__TASK PROMPT__
Select from the records below every line that has the word "continues" in it.

__INFORMATION PROVIDED__
'''
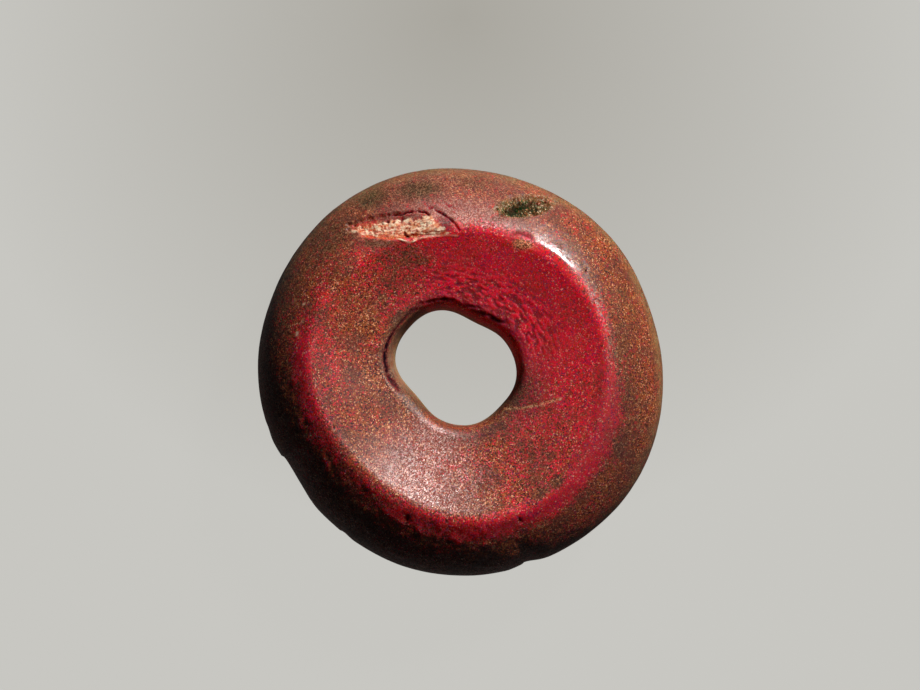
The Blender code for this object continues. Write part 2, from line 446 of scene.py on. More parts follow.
'''
'''
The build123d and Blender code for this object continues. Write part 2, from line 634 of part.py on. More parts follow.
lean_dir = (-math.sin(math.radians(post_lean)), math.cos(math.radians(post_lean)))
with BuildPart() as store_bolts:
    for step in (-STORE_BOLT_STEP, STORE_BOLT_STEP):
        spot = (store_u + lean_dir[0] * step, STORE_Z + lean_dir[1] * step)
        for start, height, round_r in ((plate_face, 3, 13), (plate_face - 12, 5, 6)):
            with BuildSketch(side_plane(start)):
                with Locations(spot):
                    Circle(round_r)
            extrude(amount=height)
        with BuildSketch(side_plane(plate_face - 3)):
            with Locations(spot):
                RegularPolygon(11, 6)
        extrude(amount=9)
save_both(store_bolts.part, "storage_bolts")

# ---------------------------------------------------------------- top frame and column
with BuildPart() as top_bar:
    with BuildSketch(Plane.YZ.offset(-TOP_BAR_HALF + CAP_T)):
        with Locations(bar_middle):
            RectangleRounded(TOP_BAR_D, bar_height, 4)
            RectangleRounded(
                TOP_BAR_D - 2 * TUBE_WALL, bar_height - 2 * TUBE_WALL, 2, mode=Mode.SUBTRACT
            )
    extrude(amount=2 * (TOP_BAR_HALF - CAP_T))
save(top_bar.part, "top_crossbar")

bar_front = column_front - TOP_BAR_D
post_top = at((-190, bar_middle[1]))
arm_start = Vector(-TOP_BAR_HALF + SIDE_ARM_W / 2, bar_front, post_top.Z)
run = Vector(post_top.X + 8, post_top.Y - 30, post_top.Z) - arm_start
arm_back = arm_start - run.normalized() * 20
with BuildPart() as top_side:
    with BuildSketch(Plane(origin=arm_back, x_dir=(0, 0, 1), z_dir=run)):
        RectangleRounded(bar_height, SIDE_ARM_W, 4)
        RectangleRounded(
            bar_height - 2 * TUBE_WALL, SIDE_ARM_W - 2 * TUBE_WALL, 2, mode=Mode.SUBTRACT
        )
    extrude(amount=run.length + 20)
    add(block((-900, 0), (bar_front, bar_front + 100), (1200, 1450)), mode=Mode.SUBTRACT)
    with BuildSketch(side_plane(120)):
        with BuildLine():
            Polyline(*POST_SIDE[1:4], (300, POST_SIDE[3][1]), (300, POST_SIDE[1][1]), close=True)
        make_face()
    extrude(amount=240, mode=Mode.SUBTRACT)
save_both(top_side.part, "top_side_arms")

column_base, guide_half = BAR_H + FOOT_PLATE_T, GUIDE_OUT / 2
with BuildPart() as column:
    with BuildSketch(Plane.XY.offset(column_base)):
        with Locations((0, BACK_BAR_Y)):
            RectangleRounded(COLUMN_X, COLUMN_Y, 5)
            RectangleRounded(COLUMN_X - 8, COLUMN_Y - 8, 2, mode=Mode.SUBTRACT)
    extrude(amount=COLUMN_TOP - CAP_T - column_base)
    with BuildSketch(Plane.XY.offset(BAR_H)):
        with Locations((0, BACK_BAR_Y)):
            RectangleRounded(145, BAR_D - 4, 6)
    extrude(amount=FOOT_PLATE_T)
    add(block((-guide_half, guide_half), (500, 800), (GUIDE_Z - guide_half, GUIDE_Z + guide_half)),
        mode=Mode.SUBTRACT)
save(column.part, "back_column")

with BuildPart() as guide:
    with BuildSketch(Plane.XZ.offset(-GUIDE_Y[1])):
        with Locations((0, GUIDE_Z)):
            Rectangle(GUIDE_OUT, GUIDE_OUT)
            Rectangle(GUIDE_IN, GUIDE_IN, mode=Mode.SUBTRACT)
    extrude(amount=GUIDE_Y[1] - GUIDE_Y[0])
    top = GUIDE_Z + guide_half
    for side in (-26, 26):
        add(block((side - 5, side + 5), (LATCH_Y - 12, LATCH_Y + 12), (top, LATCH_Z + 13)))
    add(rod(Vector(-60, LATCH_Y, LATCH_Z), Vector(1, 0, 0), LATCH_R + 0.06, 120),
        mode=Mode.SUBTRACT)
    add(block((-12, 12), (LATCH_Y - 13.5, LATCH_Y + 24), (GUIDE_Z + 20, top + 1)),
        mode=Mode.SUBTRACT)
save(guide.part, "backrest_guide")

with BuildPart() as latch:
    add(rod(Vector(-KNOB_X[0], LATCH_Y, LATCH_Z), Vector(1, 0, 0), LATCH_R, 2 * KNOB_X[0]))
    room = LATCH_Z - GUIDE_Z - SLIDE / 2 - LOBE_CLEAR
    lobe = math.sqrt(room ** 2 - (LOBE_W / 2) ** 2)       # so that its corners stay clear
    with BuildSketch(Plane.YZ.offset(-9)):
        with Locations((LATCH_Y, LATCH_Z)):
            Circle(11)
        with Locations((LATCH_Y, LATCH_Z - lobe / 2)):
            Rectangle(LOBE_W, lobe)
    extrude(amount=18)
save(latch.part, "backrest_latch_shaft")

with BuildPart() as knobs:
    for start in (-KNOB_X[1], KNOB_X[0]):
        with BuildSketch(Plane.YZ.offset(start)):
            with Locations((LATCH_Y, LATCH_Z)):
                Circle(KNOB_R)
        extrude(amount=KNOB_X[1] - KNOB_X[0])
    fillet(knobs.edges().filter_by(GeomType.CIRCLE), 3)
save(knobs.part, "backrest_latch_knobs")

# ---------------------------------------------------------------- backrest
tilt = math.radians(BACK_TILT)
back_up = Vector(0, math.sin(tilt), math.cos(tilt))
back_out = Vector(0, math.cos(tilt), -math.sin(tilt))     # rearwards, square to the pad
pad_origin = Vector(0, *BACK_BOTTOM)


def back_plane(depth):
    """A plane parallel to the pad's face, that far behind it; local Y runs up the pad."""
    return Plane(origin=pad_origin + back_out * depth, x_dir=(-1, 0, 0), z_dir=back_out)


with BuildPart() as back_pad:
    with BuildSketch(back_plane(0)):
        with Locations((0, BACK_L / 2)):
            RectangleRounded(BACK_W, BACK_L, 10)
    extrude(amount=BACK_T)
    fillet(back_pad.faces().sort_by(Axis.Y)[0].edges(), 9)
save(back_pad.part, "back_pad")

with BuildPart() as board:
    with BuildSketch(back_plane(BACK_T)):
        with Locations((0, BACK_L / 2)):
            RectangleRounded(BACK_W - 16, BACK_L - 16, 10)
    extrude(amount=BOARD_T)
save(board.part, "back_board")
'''
__FINISHED TASK__
The Blender code for this object continues. Write part 2, from line 446 of scene.py on. More parts follow.
The build123d and Blender code for this object continues. Write part 2, from line 634 of part.py on. More parts follow.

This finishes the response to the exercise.